(Object modeling scripts)
—————

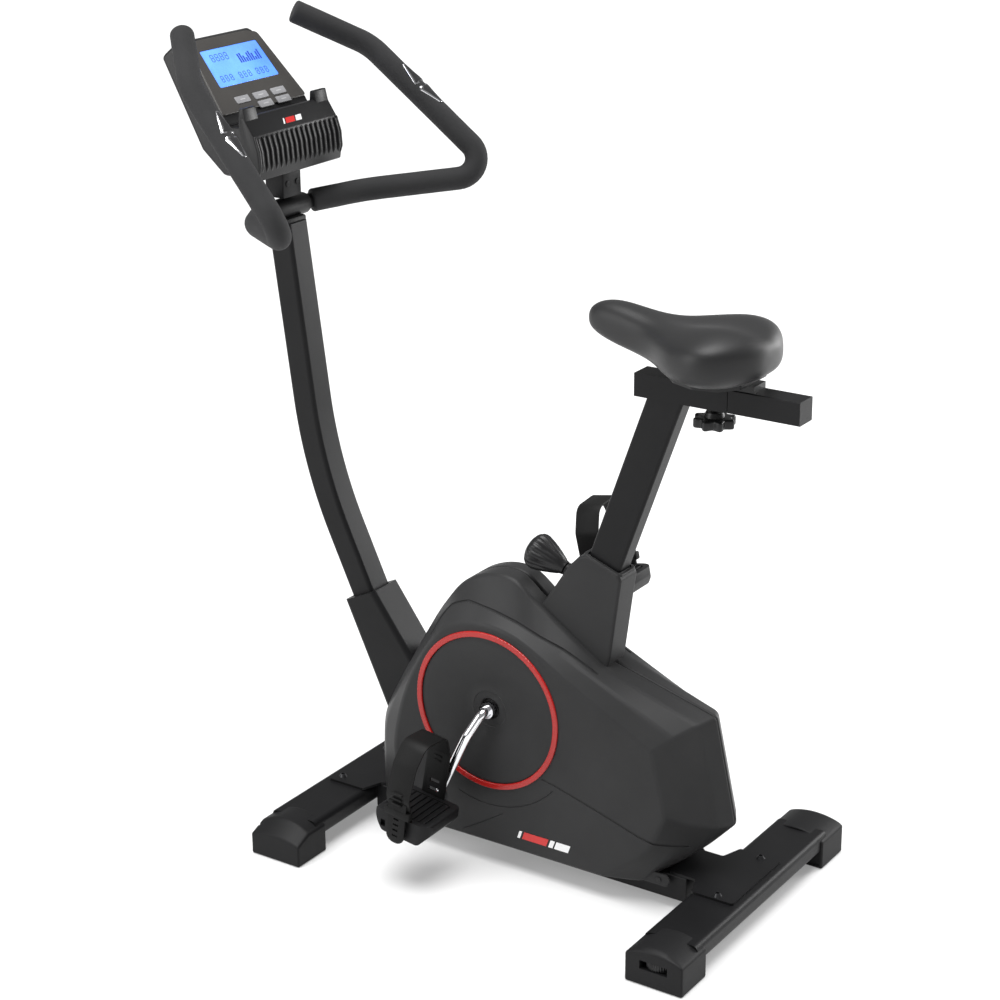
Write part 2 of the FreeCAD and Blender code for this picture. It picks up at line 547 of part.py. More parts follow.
def make_crank():
    bearing_outer = dim["bearing_radius"]
    bore = dim["axle_radius"] + dim["running_gap"]
    half = dim["housing_half"]
    shell = rod(dim["housing_radius"], crank.x, crank.z, -half, half)
    web = Part.makeBox(60, 40, 34, Vector(-60, -20, -17))
    web.Placement = Placement(crank, Rotation(Vector(0, 1, 0), -dim["seat_lean"]))
    seat_solid = seat_prism(tube_outer[0], tube_outer[1], rail_top, dim["tube_top_z"], 8)
    shell = shell.fuse(web).cut(seat_solid).cut(rod(bearing_outer, crank.x, crank.z, -half - 1, half + 1))
    shell = max(shell.Solids, key=lambda solid: solid.Volume)
    shape_part("crank_housing", shell)
    width = dim["bearing_width"]
    bearings = [ring_at_crank(bearing_outer, bore, half - 2 - width, half - 2),
                ring_at_crank(bearing_outer, bore, 2 - half, 2 - half + width)]
    shape_part("crank_bearings", Part.makeCompound(bearings))
    axle = doc.addObject("Part::Cylinder", "crank_axle")
    axle.setExpression("Radius", sheet_size("axle_radius"))
    axle.setExpression("Height", "2 * Sizes.axle_half")
    axle.Placement = Placement(crank - Vector(0, dim["axle_half"], 0), ALONG_Y)
    keep(axle, "crank_axle")

    arm_middle = ARM_FACE - dim["arm_radius"] - 4
    end = ARM_DOWN * dim["crank_length"]
    route = [Vector(0, ARM_START, 0), Vector(0, 94, 0), ARM_DOWN * 42 + Vector(0, 114, 0),
             end + Vector(0, arm_middle, 0)]
    tube = tube_along(path_wire(route, [0, 14, 40, 0]), dim["arm_radius"])
    hub = rod(13, 0, 0, ARM_START, 84)
    eye = rod(14, end.x, end.z, ARM_FACE - 20, ARM_FACE)
    arm = tube.fuse(hub).fuse(eye).removeSplitter()
    shape_part("crank_arm_left", arm, Placement(crank, Rotation()))
    other_side = mirrored_y(arm.copy())
    other_side.rotate(Vector(0, 0, 0), Vector(0, 1, 0), 180)
    shape_part("crank_arm_right", other_side, Placement(crank, Rotation()))
    spindle_end = dim["pedal_middle_y"] + dim["pedal_width"] / 2 - 3
    spindles = []
    for side in (1, -1):
        middle = crank + end * side
        low, high = sorted((side * ARM_FACE, side * spindle_end))
        spindles.append(rod(dim["spindle_radius"], middle.x, middle.z, low, high))
    shape_part("pedal_spindles", Part.makeCompound(spindles))
    return end


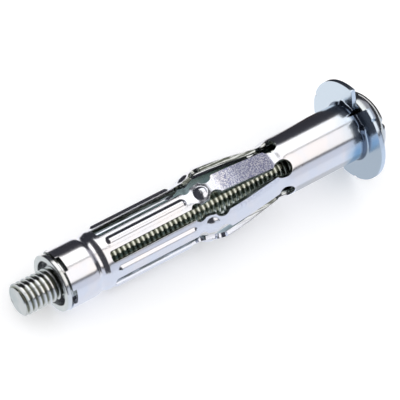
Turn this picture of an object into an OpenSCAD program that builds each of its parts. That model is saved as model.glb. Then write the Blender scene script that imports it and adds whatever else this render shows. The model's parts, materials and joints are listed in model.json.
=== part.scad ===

—————

> Exercise directions:
Recopy the entries above in their entirety, exactly.

> Result below:
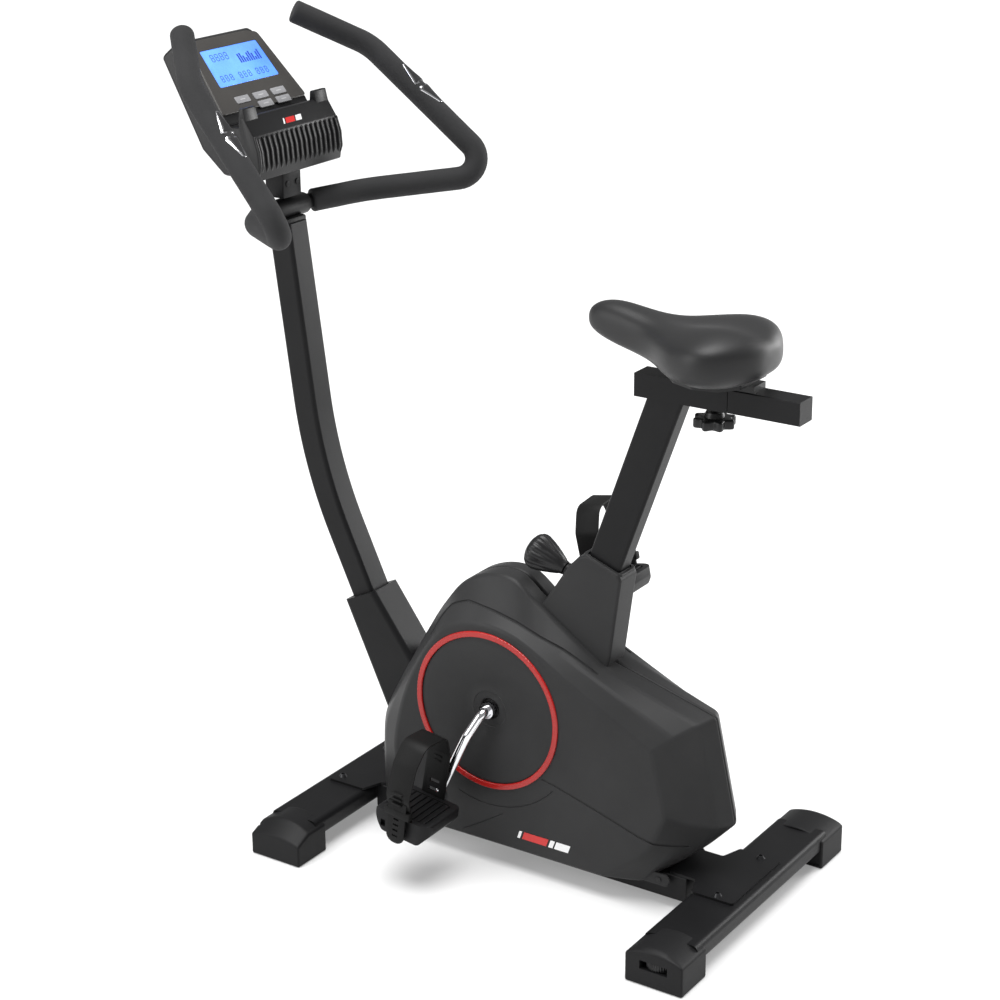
Write part 2 of the FreeCAD and Blender code for this picture. It picks up at line 547 of part.py. More parts follow.
def make_crank():
    bearing_outer = dim["bearing_radius"]
    bore = dim["axle_radius"] + dim["running_gap"]
    half = dim["housing_half"]
    shell = rod(dim["housing_radius"], crank.x, crank.z, -half, half)
    web = Part.makeBox(60, 40, 34, Vector(-60, -20, -17))
    web.Placement = Placement(crank, Rotation(Vector(0, 1, 0), -dim["seat_lean"]))
    seat_solid = seat_prism(tube_outer[0], tube_outer[1], rail_top, dim["tube_top_z"], 8)
    shell = shell.fuse(web).cut(seat_solid).cut(rod(bearing_outer, crank.x, crank.z, -half - 1, half + 1))
    shell = max(shell.Solids, key=lambda solid: solid.Volume)
    shape_part("crank_housing", shell)
    width = dim["bearing_width"]
    bearings = [ring_at_crank(bearing_outer, bore, half - 2 - width, half - 2),
                ring_at_crank(bearing_outer, bore, 2 - half, 2 - half + width)]
    shape_part("crank_bearings", Part.makeCompound(bearings))
    axle = doc.addObject("Part::Cylinder", "crank_axle")
    axle.setExpression("Radius", sheet_size("axle_radius"))
    axle.setExpression("Height", "2 * Sizes.axle_half")
    axle.Placement = Placement(crank - Vector(0, dim["axle_half"], 0), ALONG_Y)
    keep(axle, "crank_axle")

    arm_middle = ARM_FACE - dim["arm_radius"] - 4
    end = ARM_DOWN * dim["crank_length"]
    route = [Vector(0, ARM_START, 0), Vector(0, 94, 0), ARM_DOWN * 42 + Vector(0, 114, 0),
             end + Vector(0, arm_middle, 0)]
    tube = tube_along(path_wire(route, [0, 14, 40, 0]), dim["arm_radius"])
    hub = rod(13, 0, 0, ARM_START, 84)
    eye = rod(14, end.x, end.z, ARM_FACE - 20, ARM_FACE)
    arm = tube.fuse(hub).fuse(eye).removeSplitter()
    shape_part("crank_arm_left", arm, Placement(crank, Rotation()))
    other_side = mirrored_y(arm.copy())
    other_side.rotate(Vector(0, 0, 0), Vector(0, 1, 0), 180)
    shape_part("crank_arm_right", other_side, Placement(crank, Rotation()))
    spindle_end = dim["pedal_middle_y"] + dim["pedal_width"] / 2 - 3
    spindles = []
    for side in (1, -1):
        middle = crank + end * side
        low, high = sorted((side * ARM_FACE, side * spindle_end))
        spindles.append(rod(dim["spindle_radius"], middle.x, middle.z, low, high))
    shape_part("pedal_spindles", Part.makeCompound(spindles))
    return end


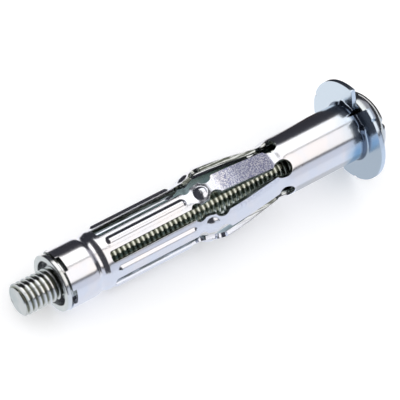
Turn this picture of an object into an OpenSCAD program that builds each of its parts. That model is saved as model.glb. Then write the Blender scene script that imports it and adds whatever else this render shows. The model's parts, materials and joints are listed in model.json.
=== part.scad ===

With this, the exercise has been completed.